══ Material provided
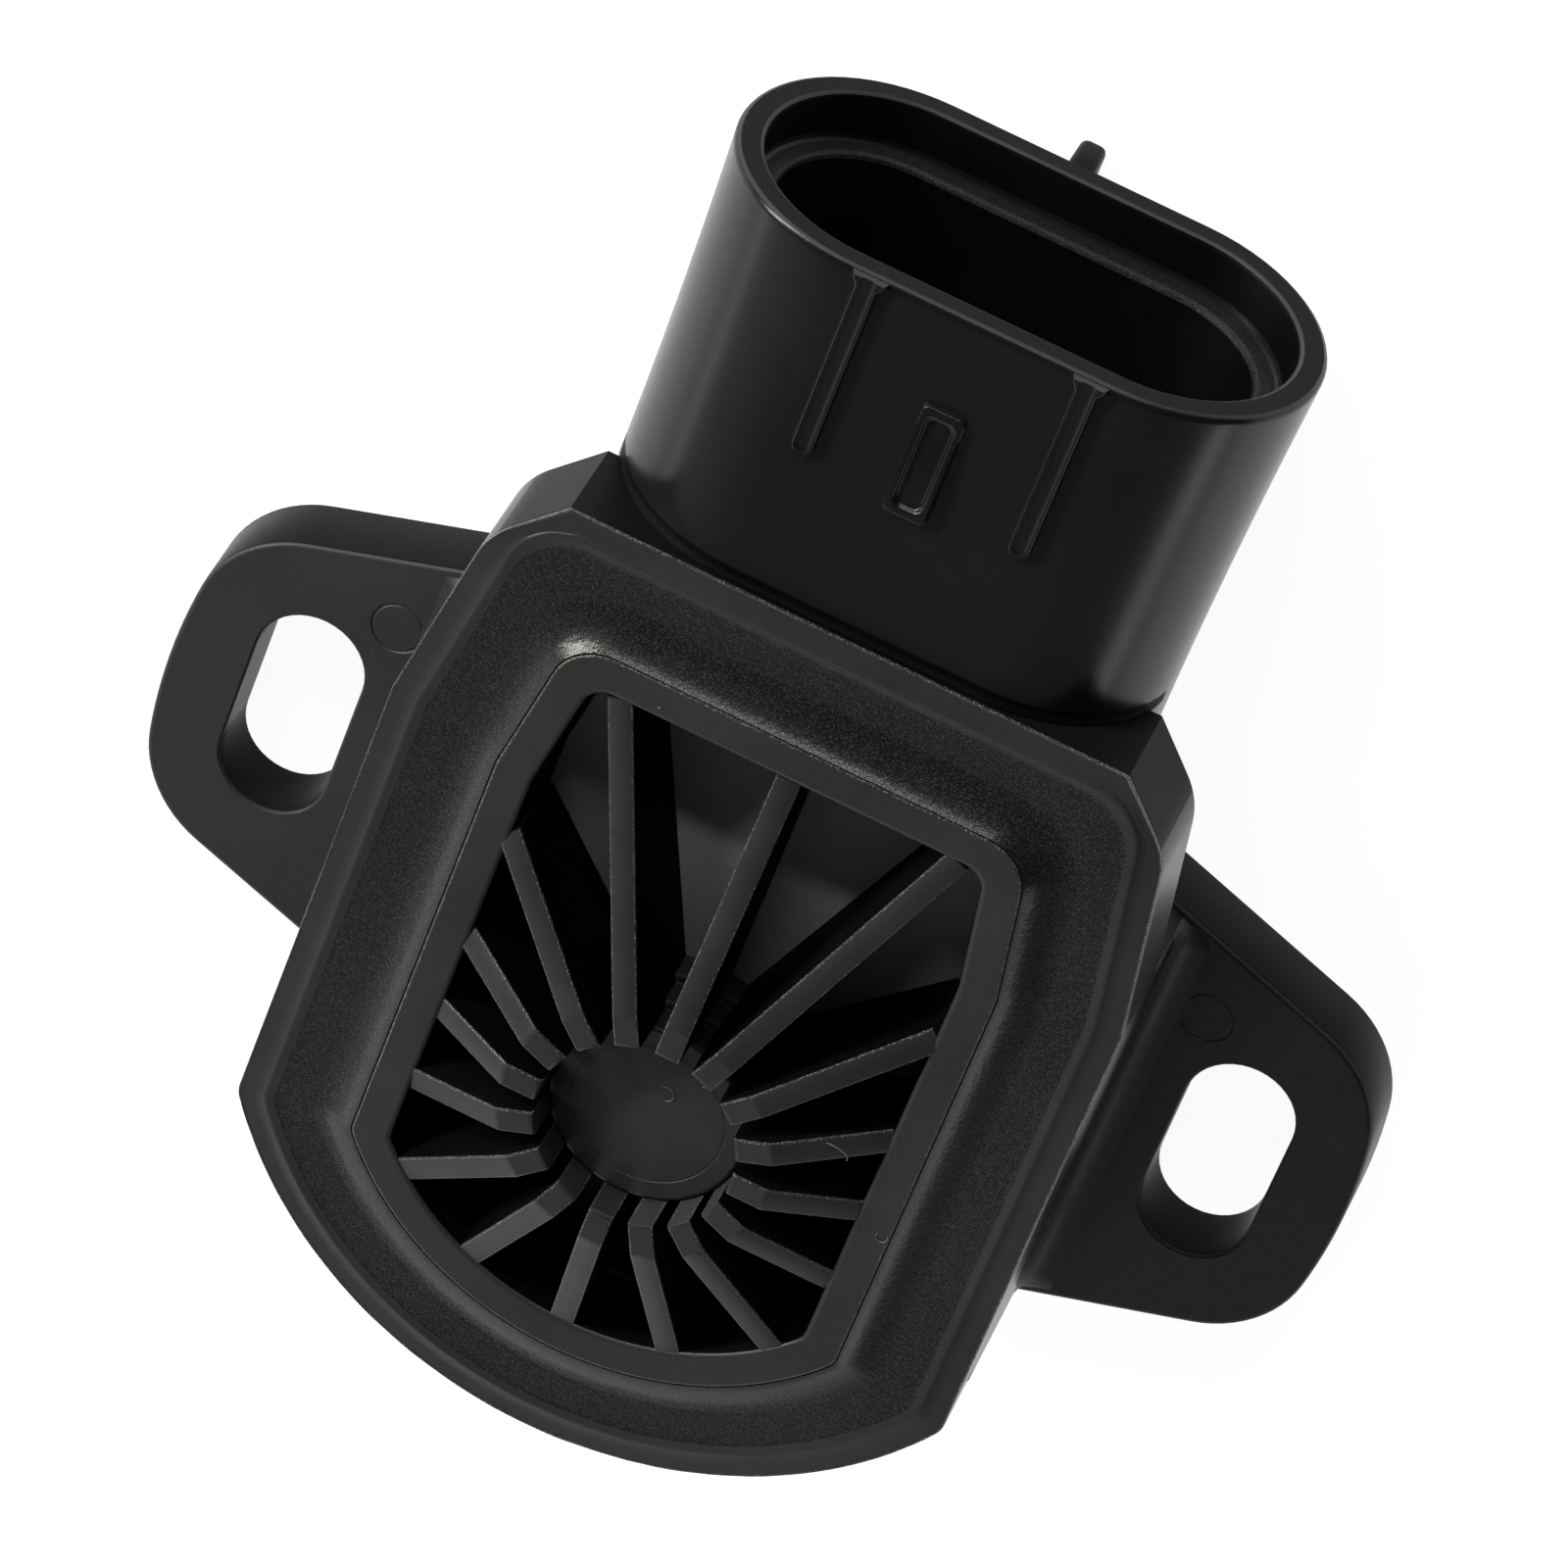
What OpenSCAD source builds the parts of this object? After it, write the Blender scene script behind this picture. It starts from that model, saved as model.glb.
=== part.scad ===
// Throttle position sensor: a moulded housing with a ribbed face, two slotted
// ears and an oval plug socket. A sprung rotor inside sweeps a wiper over a
// printed track. The origin is on the rotor axis at the mounting face, with
// +Z out of the ribbed face and +Y towards the mouth of the socket.

/* [Face] */
// Width of the body across its flat sides
body_w = 30.1; // [29.5:0.1:34]
// Radius of the round end, about the rotor axis
arc_r = 17.3; // [16.8:0.1:18.4]
// Distance from the rotor axis to the straight end that carries the socket
top_y = 22.9; // [22:0.1:26]
// Height where the sides start to lean in
shoulder_y = 12; // [9:0.5:14]
// Lean of the upper sides, in degrees
lean_a = 8.9; // [6:0.1:12]
// Radius of the two upper corners
corner_r = 3.3; // [2.5:0.1:5]
// Height of the face border above the mounting face
face_z = 14.8; // [14.6:0.1:17]
// Thickness of the overhanging face plate
plate_t = 4.4; // [3.9:0.1:4.6]
// Width of the flat border round the cove
border_w = 1.5; // [1:0.1:2]
// Width of border and cove together
band_w = 4.8; // [4.4:0.1:5.2]
// Rise of the inner frame above the border
frame_rise = 0.9; // [0.6:0.1:1.4]
// Width of the flat top of the inner frame
frame_w = 1.45; // [1:0.05:1.8]
// Corner radius of the inner frame
frame_corner_r = 1.8; // [1:0.1:3]

/* [Ribs and hub] */
// Number of ribs
rib_n = 16; // [8:2:16]
// Thickness of a rib
rib_t = 1; // [0.8:0.1:1.4]
// Height of the inner ends of the ribs above the border
rib_rise = 2.8; // [2:0.1:3.4]
// Radius where a rib stops being level and slopes down to the frame
rib_bend_r = 5.5; // [5:0.1:7]
// Radius of the hub's flat top
hub_r = 3.95; // [3.6:0.05:4.4]
// Height of the hub's top above the border
hub_rise = 1.1; // [0.8:0.1:1.6]
// Growth in radius at each step of the hub
hub_step = 0.42; // [0.3:0.02:0.5]
// Depth of the ribbed pocket below the border
pocket_depth = 2.7; // [2.4:0.1:2.9]

/* [Mounting ears] */
// Thickness of the mounting flange
flange_t = 3.1; // [2.5:0.1:4]
// Radius of the round middle of the flange
flange_r = 14.4; // [14:0.1:15]
// Radius of the ears' round ends, about the rotor axis
ear_reach = 25.4; // [24.8:0.1:28]
// Radius of the ears' corners
ear_corner_r = 5; // [3.5:0.1:5.5]
// Slope of the ears' straight edges, in degrees
ear_slope = 19; // [14:0.5:22]
// Distance between the middles of the two slots
slot_pitch = 40; // [39.4:0.2:42]
// Width of a slot, for an M4 screw
slot_w = 4.5; // [4.2:0.1:5]
// Length of a slot from end to end
slot_l = 9.5; // [7:0.1:10]
// Radius of the moulding tool's round marks on the ears
mark_r = 1.05; // [0.8:0.05:1.4]
// Depth of those marks
mark_depth = 0.15; // [0.1:0.05:0.3]
// Place of the marks beside the slots, across the ears
mark_x = 17.3; // [16.6:0.1:17.8]
// Place of the marks along the ears
mark_y = 6; // [5.6:0.1:6.2]

/* [Plug socket] */
// Outer width of the oval socket
socket_w = 23.1; // [22.6:0.1:23.8]
// Outer height of the oval socket
socket_h = 12.8; // [12.2:0.1:13]
// Depth of the socket's axis below the face border
socket_drop = 6.5; // [6.4:0.05:6.9]
// Distance from the rotor axis to the mouth
mouth_y = 37.5; // [35:0.5:44]
// Wall at the mouth
rim_t = 1.15; // [0.9:0.05:1.3]
// Depth of the wide mouth recess that the plug's seal fills
seal_depth = 2; // [1.5:0.1:3]
// Width of the ledge at the foot of the mouth recess
ledge_w = 1; // [0.6:0.1:1.3]
// Distance from the rotor axis to the socket's floor
socket_floor_y = 24.9; // [24:0.1:27]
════
*Written instruction:* Reproduce the listing in full. Keep it exactly as written.

*Exercise output:*
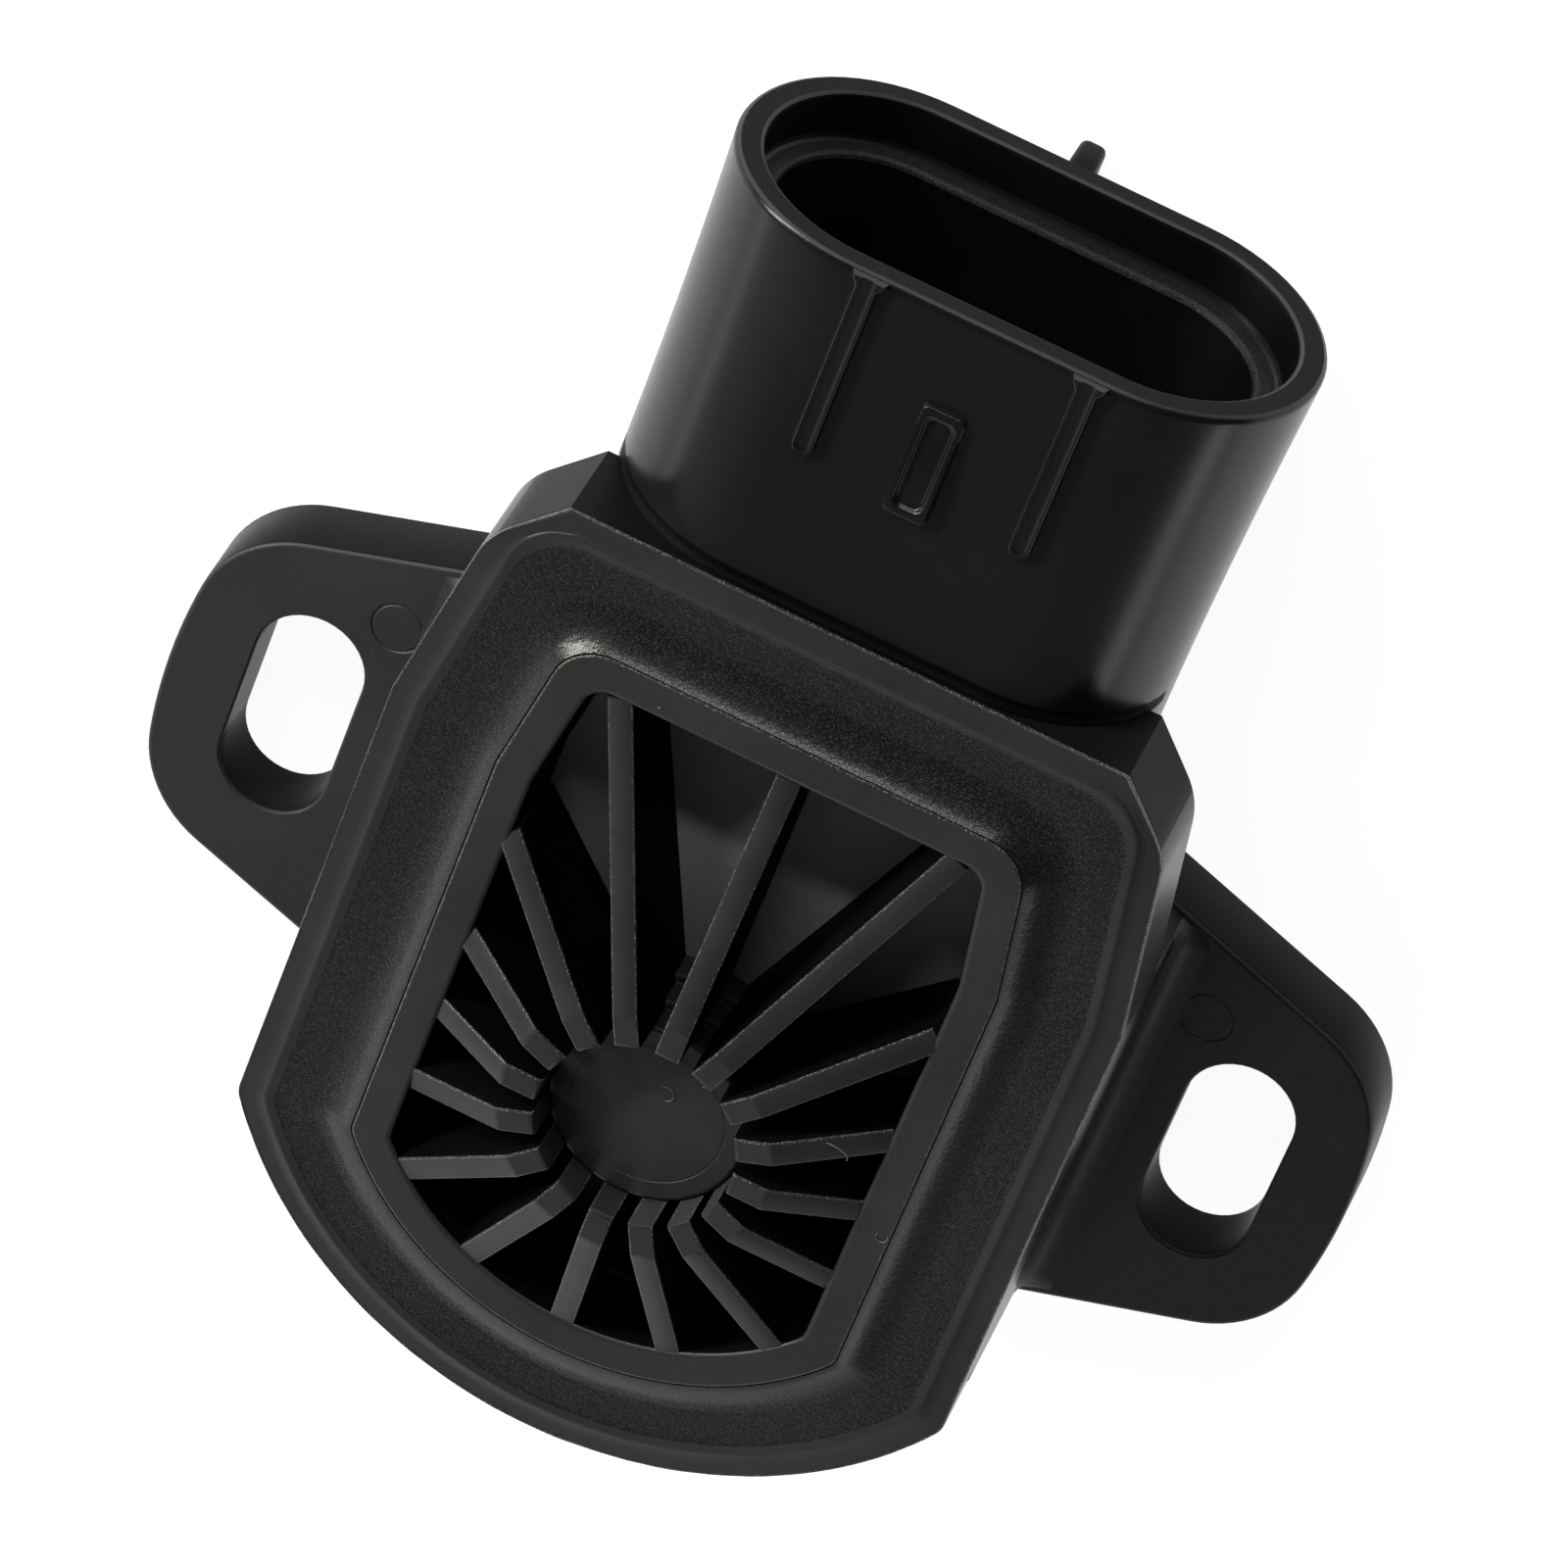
What OpenSCAD source builds the parts of this object? After it, write the Blender scene script behind this picture. It starts from that model, saved as model.glb.
=== part.scad ===
// Throttle position sensor: a moulded housing with a ribbed face, two slotted
// ears and an oval plug socket. A sprung rotor inside sweeps a wiper over a
// printed track. The origin is on the rotor axis at the mounting face, with
// +Z out of the ribbed face and +Y towards the mouth of the socket.

/* [Face] */
// Width of the body across its flat sides
body_w = 30.1; // [29.5:0.1:34]
// Radius of the round end, about the rotor axis
arc_r = 17.3; // [16.8:0.1:18.4]
// Distance from the rotor axis to the straight end that carries the socket
top_y = 22.9; // [22:0.1:26]
// Height where the sides start to lean in
shoulder_y = 12; // [9:0.5:14]
// Lean of the upper sides, in degrees
lean_a = 8.9; // [6:0.1:12]
// Radius of the two upper corners
corner_r = 3.3; // [2.5:0.1:5]
// Height of the face border above the mounting face
face_z = 14.8; // [14.6:0.1:17]
// Thickness of the overhanging face plate
plate_t = 4.4; // [3.9:0.1:4.6]
// Width of the flat border round the cove
border_w = 1.5; // [1:0.1:2]
// Width of border and cove together
band_w = 4.8; // [4.4:0.1:5.2]
// Rise of the inner frame above the border
frame_rise = 0.9; // [0.6:0.1:1.4]
// Width of the flat top of the inner frame
frame_w = 1.45; // [1:0.05:1.8]
// Corner radius of the inner frame
frame_corner_r = 1.8; // [1:0.1:3]

/* [Ribs and hub] */
// Number of ribs
rib_n = 16; // [8:2:16]
// Thickness of a rib
rib_t = 1; // [0.8:0.1:1.4]
// Height of the inner ends of the ribs above the border
rib_rise = 2.8; // [2:0.1:3.4]
// Radius where a rib stops being level and slopes down to the frame
rib_bend_r = 5.5; // [5:0.1:7]
// Radius of the hub's flat top
hub_r = 3.95; // [3.6:0.05:4.4]
// Height of the hub's top above the border
hub_rise = 1.1; // [0.8:0.1:1.6]
// Growth in radius at each step of the hub
hub_step = 0.42; // [0.3:0.02:0.5]
// Depth of the ribbed pocket below the border
pocket_depth = 2.7; // [2.4:0.1:2.9]

/* [Mounting ears] */
// Thickness of the mounting flange
flange_t = 3.1; // [2.5:0.1:4]
// Radius of the round middle of the flange
flange_r = 14.4; // [14:0.1:15]
// Radius of the ears' round ends, about the rotor axis
ear_reach = 25.4; // [24.8:0.1:28]
// Radius of the ears' corners
ear_corner_r = 5; // [3.5:0.1:5.5]
// Slope of the ears' straight edges, in degrees
ear_slope = 19; // [14:0.5:22]
// Distance between the middles of the two slots
slot_pitch = 40; // [39.4:0.2:42]
// Width of a slot, for an M4 screw
slot_w = 4.5; // [4.2:0.1:5]
// Length of a slot from end to end
slot_l = 9.5; // [7:0.1:10]
// Radius of the moulding tool's round marks on the ears
mark_r = 1.05; // [0.8:0.05:1.4]
// Depth of those marks
mark_depth = 0.15; // [0.1:0.05:0.3]
// Place of the marks beside the slots, across the ears
mark_x = 17.3; // [16.6:0.1:17.8]
// Place of the marks along the ears
mark_y = 6; // [5.6:0.1:6.2]

/* [Plug socket] */
// Outer width of the oval socket
socket_w = 23.1; // [22.6:0.1:23.8]
// Outer height of the oval socket
socket_h = 12.8; // [12.2:0.1:13]
// Depth of the socket's axis below the face border
socket_drop = 6.5; // [6.4:0.05:6.9]
// Distance from the rotor axis to the mouth
mouth_y = 37.5; // [35:0.5:44]
// Wall at the mouth
rim_t = 1.15; // [0.9:0.05:1.3]
// Depth of the wide mouth recess that the plug's seal fills
seal_depth = 2; // [1.5:0.1:3]
// Width of the ledge at the foot of the mouth recess
ledge_w = 1; // [0.6:0.1:1.3]
// Distance from the rotor axis to the socket's floor
socket_floor_y = 24.9; // [24:0.1:27]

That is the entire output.